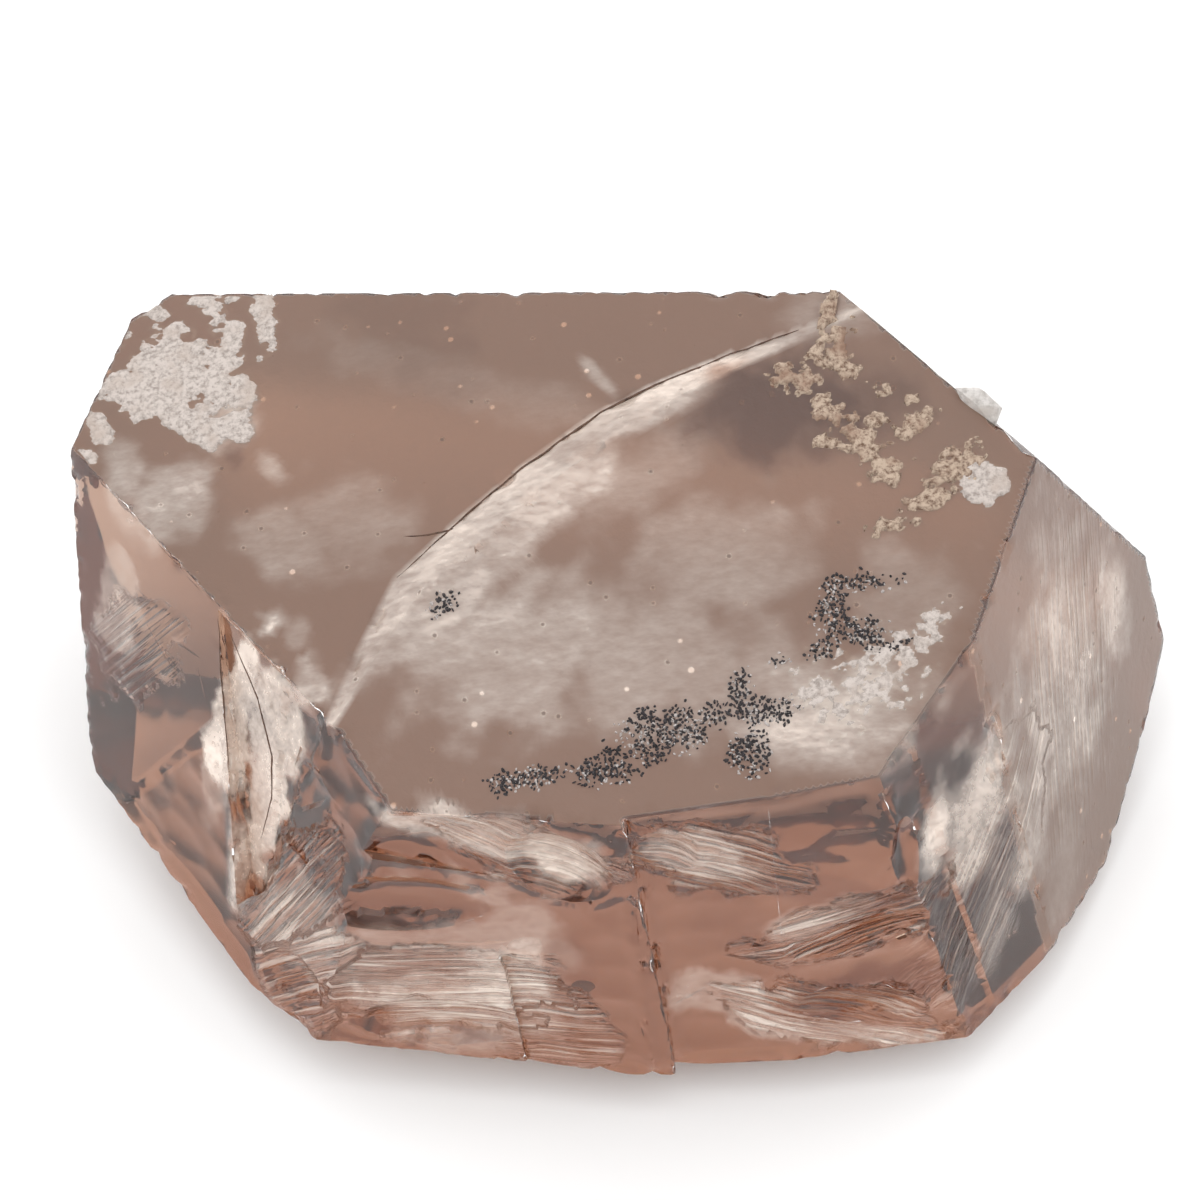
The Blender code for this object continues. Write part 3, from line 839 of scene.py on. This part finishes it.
def crust_film(face, patches, thick, lobe, seed, fill=0.0):
    """A closed film with a lobed rim and with holes; a lobe's size is in millimetres."""
    axes, flat, inside = bed_of(face, patches, CRUST_CELL)
    near = inside > -0.9
    spots = flat[near] @ axes.T
    lobes = noise_at(spots, lobe, 4, seed)
    cover = np.full(inside.shape, -1.0)
    cover[near] = np.minimum(inside[near], CRUST_FULL) + fill + 0.95 * lobes
    rise = np.full(inside.shape, -CRUST_SUNK)
    rise[near] += ((CRUST_SUNK + thick * (0.75 + 0.5 * noise_at(spots, 0.5 * lobe, 3, seed + 3.0)))
                   * smooth(0.0, 0.16, cover[near]))
    corners = [cover[:-1, :-1], cover[1:, :-1], cover[1:, 1:], cover[:-1, 1:]]
    solid = np.zeros(inside.shape, bool)
    solid[:-1, :-1] = np.max(corners, axis=0) > 0.0
    bm = bmesh.new()
    tops, beds = {}, {}

    def corner(key):
        if key not in tops:
            tops[key] = bm.verts.new(axes @ (flat[key] + np.array((0.0, 0.0, rise[key]))))
            beds[key] = bm.verts.new(axes @ (flat[key] - np.array((0.0, 0.0, 2 * CRUST_SUNK))))
        return key

    for i, j in zip(*np.nonzero(solid)):
        ring = [corner(key) for key in ((i, j), (i + 1, j), (i + 1, j + 1), (i, j + 1))]
        bm.faces.new([tops[key] for key in ring])
        bm.faces.new([beds[key] for key in reversed(ring)])
        beside = [(i, j - 1), (i + 1, j), (i, j + 1), (i - 1, j)]
        for a, b, other in zip(ring, ring[1:] + ring[:1], beside):
            if not solid[other]:
                bm.faces.new([tops[b], tops[a], beds[a], beds[b]])
    return bm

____

**PROBLEM DESCRIPTION:** Reproduce every line above without error.

**FULL RESPONSE:**
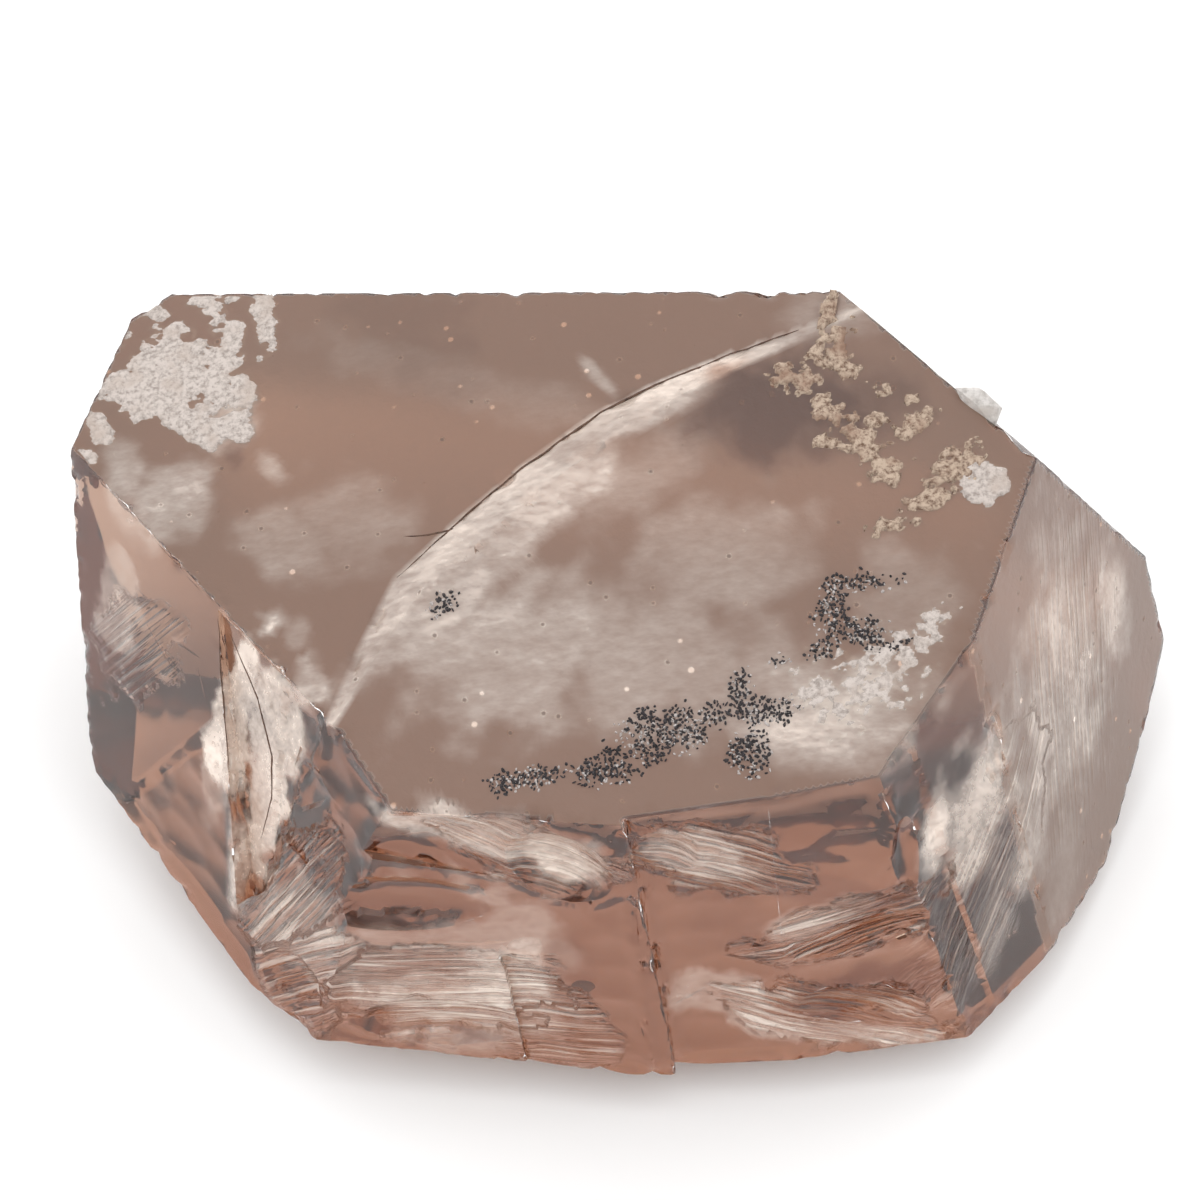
The Blender code for this object continues. Write part 3, from line 839 of scene.py on. This part finishes it.
def crust_film(face, patches, thick, lobe, seed, fill=0.0):
    """A closed film with a lobed rim and with holes; a lobe's size is in millimetres."""
    axes, flat, inside = bed_of(face, patches, CRUST_CELL)
    near = inside > -0.9
    spots = flat[near] @ axes.T
    lobes = noise_at(spots, lobe, 4, seed)
    cover = np.full(inside.shape, -1.0)
    cover[near] = np.minimum(inside[near], CRUST_FULL) + fill + 0.95 * lobes
    rise = np.full(inside.shape, -CRUST_SUNK)
    rise[near] += ((CRUST_SUNK + thick * (0.75 + 0.5 * noise_at(spots, 0.5 * lobe, 3, seed + 3.0)))
                   * smooth(0.0, 0.16, cover[near]))
    corners = [cover[:-1, :-1], cover[1:, :-1], cover[1:, 1:], cover[:-1, 1:]]
    solid = np.zeros(inside.shape, bool)
    solid[:-1, :-1] = np.max(corners, axis=0) > 0.0
    bm = bmesh.new()
    tops, beds = {}, {}

    def corner(key):
        if key not in tops:
            tops[key] = bm.verts.new(axes @ (flat[key] + np.array((0.0, 0.0, rise[key]))))
            beds[key] = bm.verts.new(axes @ (flat[key] - np.array((0.0, 0.0, 2 * CRUST_SUNK))))
        return key

    for i, j in zip(*np.nonzero(solid)):
        ring = [corner(key) for key in ((i, j), (i + 1, j), (i + 1, j + 1), (i, j + 1))]
        bm.faces.new([tops[key] for key in ring])
        bm.faces.new([beds[key] for key in reversed(ring)])
        beside = [(i, j - 1), (i + 1, j), (i, j + 1), (i - 1, j)]
        for a, b, other in zip(ring, ring[1:] + ring[:1], beside):
            if not solid[other]:
                bm.faces.new([tops[b], tops[a], beds[a], beds[b]])
    return bm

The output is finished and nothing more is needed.